• [SHORT PROBLEM]: How many lines in this data contain the string "materials"? Reply with the number only.

• [PROVIDED MATERIAL]:
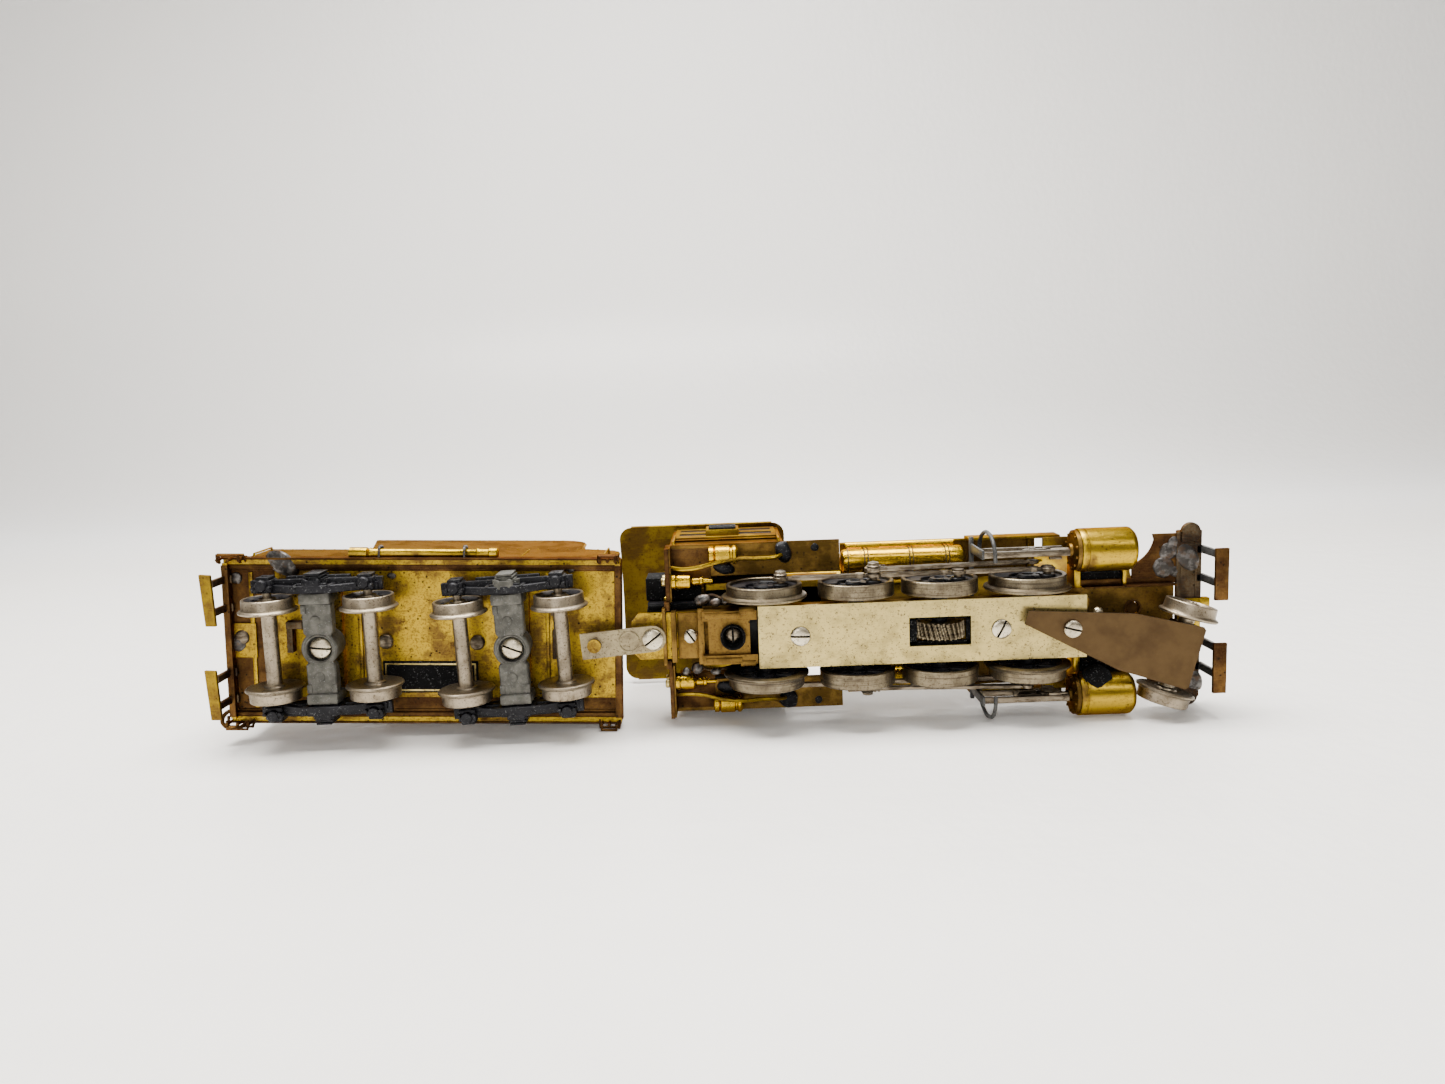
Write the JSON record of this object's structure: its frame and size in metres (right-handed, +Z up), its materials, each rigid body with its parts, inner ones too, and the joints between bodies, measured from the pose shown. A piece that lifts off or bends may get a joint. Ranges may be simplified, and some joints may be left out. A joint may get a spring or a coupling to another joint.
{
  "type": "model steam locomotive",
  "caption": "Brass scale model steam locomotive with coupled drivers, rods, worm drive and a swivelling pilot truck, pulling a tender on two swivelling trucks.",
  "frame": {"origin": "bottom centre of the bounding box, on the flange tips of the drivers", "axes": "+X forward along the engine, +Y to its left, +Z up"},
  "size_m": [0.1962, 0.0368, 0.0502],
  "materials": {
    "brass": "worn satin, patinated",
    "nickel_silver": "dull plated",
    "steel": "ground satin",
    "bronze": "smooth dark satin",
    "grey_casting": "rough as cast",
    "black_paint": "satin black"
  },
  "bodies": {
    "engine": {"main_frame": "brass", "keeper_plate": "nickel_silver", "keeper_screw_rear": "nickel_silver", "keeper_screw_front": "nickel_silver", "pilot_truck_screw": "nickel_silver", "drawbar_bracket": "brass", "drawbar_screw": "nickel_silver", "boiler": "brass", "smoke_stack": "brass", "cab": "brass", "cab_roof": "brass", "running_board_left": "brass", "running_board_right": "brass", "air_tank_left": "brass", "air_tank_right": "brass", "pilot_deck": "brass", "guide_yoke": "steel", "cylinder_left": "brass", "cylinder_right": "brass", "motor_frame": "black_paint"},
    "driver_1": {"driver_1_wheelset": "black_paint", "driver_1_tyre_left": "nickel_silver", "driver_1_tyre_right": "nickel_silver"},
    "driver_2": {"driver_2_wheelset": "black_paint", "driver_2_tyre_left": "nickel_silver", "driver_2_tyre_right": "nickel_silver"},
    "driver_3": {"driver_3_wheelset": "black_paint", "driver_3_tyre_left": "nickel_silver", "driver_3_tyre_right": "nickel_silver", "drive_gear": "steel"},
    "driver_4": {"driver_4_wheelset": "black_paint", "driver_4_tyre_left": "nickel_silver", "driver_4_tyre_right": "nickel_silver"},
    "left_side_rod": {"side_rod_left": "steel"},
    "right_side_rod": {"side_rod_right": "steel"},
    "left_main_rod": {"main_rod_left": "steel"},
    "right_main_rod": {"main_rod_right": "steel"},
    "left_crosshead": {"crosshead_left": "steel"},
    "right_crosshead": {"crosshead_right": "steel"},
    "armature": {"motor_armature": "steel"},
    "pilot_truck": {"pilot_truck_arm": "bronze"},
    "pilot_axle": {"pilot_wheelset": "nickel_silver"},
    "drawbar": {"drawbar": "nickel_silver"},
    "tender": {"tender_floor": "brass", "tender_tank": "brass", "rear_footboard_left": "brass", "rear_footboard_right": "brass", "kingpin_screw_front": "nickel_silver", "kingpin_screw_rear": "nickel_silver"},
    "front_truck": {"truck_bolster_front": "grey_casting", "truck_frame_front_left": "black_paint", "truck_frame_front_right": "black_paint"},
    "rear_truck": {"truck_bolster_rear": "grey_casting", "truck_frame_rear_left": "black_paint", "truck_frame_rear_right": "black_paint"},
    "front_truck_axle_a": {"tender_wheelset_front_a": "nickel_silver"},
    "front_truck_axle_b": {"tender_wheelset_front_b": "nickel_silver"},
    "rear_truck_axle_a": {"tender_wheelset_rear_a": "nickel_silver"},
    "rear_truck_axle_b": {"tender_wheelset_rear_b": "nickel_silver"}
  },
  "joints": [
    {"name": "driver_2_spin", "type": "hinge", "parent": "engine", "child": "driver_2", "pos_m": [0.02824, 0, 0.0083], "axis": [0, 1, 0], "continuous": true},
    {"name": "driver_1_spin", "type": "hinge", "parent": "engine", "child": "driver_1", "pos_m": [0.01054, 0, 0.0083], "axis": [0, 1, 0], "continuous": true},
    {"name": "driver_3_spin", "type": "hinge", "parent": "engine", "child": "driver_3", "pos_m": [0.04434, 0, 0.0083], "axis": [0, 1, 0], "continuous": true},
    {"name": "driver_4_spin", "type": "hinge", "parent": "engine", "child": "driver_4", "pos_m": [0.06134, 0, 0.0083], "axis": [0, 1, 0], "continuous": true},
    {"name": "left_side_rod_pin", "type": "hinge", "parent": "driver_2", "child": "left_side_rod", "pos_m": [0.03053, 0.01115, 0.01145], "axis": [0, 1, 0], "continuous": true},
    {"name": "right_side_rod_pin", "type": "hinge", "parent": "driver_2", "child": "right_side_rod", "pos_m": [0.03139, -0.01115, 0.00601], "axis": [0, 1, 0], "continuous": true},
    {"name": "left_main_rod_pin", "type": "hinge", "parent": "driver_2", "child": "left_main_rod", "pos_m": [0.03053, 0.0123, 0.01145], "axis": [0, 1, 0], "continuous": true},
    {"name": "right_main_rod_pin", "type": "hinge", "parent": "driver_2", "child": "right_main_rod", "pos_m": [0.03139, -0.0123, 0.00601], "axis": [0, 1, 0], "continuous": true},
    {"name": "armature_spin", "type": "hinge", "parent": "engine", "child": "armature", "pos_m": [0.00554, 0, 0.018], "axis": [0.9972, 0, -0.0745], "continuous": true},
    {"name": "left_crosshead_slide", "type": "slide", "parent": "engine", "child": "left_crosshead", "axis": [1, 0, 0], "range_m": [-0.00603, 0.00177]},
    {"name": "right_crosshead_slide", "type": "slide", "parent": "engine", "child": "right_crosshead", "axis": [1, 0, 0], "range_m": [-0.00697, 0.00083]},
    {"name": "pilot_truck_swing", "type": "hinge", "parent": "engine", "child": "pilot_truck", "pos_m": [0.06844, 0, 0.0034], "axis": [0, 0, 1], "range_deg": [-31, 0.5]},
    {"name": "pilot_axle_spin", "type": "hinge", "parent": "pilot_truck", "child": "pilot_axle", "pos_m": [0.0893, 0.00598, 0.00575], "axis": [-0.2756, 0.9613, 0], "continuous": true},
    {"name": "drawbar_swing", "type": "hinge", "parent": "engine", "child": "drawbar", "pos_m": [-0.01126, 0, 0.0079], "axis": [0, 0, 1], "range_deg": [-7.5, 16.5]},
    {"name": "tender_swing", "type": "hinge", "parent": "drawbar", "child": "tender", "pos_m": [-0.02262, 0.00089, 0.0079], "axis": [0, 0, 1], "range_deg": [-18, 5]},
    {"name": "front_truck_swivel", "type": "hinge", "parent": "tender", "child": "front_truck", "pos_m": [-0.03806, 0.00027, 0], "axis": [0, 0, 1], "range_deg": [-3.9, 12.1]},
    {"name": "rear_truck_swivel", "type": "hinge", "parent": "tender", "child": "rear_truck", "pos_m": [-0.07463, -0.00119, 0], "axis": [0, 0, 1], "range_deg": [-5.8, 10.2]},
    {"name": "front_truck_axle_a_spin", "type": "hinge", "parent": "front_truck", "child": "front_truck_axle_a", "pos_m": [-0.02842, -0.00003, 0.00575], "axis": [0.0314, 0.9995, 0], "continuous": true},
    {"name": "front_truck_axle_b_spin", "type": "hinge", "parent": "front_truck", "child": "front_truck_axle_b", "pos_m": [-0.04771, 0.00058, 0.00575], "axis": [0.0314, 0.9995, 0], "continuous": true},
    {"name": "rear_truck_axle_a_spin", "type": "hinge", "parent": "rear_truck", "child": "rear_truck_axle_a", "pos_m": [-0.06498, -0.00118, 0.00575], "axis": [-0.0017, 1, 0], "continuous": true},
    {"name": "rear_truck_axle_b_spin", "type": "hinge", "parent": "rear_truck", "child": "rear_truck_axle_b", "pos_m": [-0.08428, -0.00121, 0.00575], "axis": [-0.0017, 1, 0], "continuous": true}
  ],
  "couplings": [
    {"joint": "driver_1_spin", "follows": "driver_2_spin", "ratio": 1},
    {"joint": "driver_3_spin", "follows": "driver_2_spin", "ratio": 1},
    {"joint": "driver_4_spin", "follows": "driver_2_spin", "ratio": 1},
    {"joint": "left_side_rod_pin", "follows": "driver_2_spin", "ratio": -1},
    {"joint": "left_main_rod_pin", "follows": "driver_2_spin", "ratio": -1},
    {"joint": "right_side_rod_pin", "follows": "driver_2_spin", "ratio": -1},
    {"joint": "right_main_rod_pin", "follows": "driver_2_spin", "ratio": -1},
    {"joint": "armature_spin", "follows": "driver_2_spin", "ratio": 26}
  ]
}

• [RESULT OF THE EXERCISE]: 2